Saturday, May 16, 2009

The Hudson River School

The "Hudson River School" was the first American Art movement. It was influenced by European Romanticism and Claude Lorraine. The movement lasted about 50 years from 1825-75 and included 3 generations of artists. Although it started in the Catskills or Kaaterskills, it soon included paintings from the Adirondacks and eventually the Sierra Nevada and the rest of the American West as well as South America and the Mediterranean. 

Along with European Romanticism, Transcendentalism and the writings of Henry David Thoreau and Ralph Waldo Emerson were key to the Hudson River School Painters philosophy. The relationship between God, Man and Nature were a common thread throughout their painting.

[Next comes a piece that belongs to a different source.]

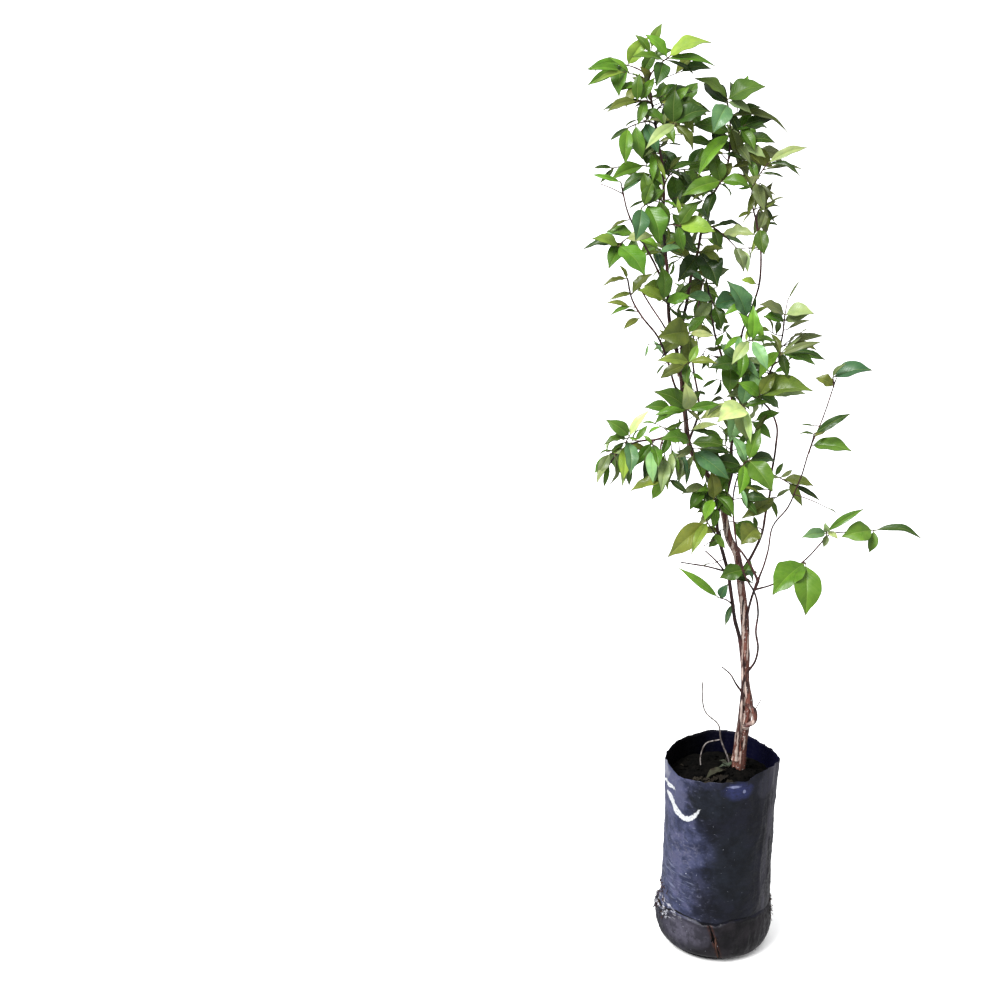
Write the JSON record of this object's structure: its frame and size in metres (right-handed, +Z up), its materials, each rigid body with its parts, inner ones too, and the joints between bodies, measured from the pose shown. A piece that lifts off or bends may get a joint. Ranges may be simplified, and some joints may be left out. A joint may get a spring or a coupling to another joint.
{
  "type": "jaboticaba sapling in a grow bag",
  "caption": "Young multi-stemmed jaboticaba plant with small pointed leaves, growing in soil in an open black polythene nursery bag.",
  "frame": {"origin": "centre of the bag's flat bottom, on the surface that it stands on", "axes": "+Z up along the bag, -Y towards the front, +X to the right as seen from the front"},
  "size_m": [0.3638, 0.1968, 1.0454],
  "materials": {
    "bag_film": "gloss",
    "soil": "matte",
    "bark": "satin",
    "leaf": "satin",
    "dry_twig": "matte",
    "root": "matte",
    "dead_leaf": "matte"
  },
  "bodies": {
    "root": {"arching_far_shoot": "leaf", "arching_low_shoot": "leaf", "arching_mid_shoot": "leaf", "arching_tip_shoot": "leaf", "big_left_shoot": "leaf", "big_right_shoot": "leaf", "dry_stalk": "dry_twig", "escaped_root": "root", "fallen_leaf": "dead_leaf", "far_left_shoot": "leaf", "far_left_tip_shoot": "leaf", "fork_leaves_shoot": "leaf", "fork_low_shoot": "leaf", "grow_bag": "bag_film", "hanging_low_shoot": "leaf", "hanging_mid_shoot": "leaf", "hanging_top_shoot": "leaf", "left_cluster_shoot": "leaf", "left_far_shoot": "leaf", "left_high_shoot": "leaf", "left_low_shoot": "leaf", "left_narrow_shoot": "leaf", "left_trunk_shoot": "leaf", "left_upper_tip_shoot": "leaf", "low_left_shoot": "leaf", "low_right_pair_shoot": "leaf", "low_right_shoot": "leaf", "low_right_tip_shoot": "leaf", "mid_back_shoot": "leaf", "mid_front_shoot": "leaf", "mid_left_shoot": "leaf", "mid_low_shoot": "leaf", "mid_middle_shoot": "leaf", "mid_pale_shoot": "leaf", "mid_top_shoot": "leaf", "mid_upper_shoot": "leaf", "near_fork_shoot": "leaf", "right_arching_shoot": "leaf", "right_dark_shoot": "leaf", "right_drooping_shoot": "leaf", "right_fan_shoot": "leaf", "right_inner_shoot": "leaf", "right_long_mid_shoot": "leaf", "right_long_tip_shoot": "leaf", "right_low_shoot": "leaf", "right_middle_shoot": "leaf", "right_pair_shoot": "leaf", "right_side_shoot": "leaf", "right_top_back_shoot": "leaf", "right_top_shoot": "leaf", "round_leaf_shoot": "leaf", "soil": "soil", "teal_leaf_shoot": "leaf", "top_left_shoot": "leaf", "top_right_shoot": "leaf", "trunk_and_branches": "bark", "trunk_leaf_shoot": "leaf", "upper_left_shoot": "leaf", "upper_mid_back_shoot": "leaf", "upper_mid_shoot": "leaf"}
  },
  "joints": []
}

The Hudson River School can be attributed to building in America a strong sense of environmentalism and the founding of our National Park system. The paintings often depict man in the environment as a small figure in the vast wilderness that is nature. The two in conflict, man trying to subdue nature and at the same time inconsequential in the grand scheme of things. America set its identity by this vast untamed wilderness but in it saw great promise for expansion and development of its bounty. As a modern day Hudson River School painter/photographer, we have the opportunity to expand and interpret their message in a new era that understands a little more, the consequences of, and responsibilities involved with developing this limited resource.

The painting on the Blog title is "Kindred Spirits" by Asher B. Durand of his friends, fellow painter Thomas Cole and William Cullen Bryant a poet and politician.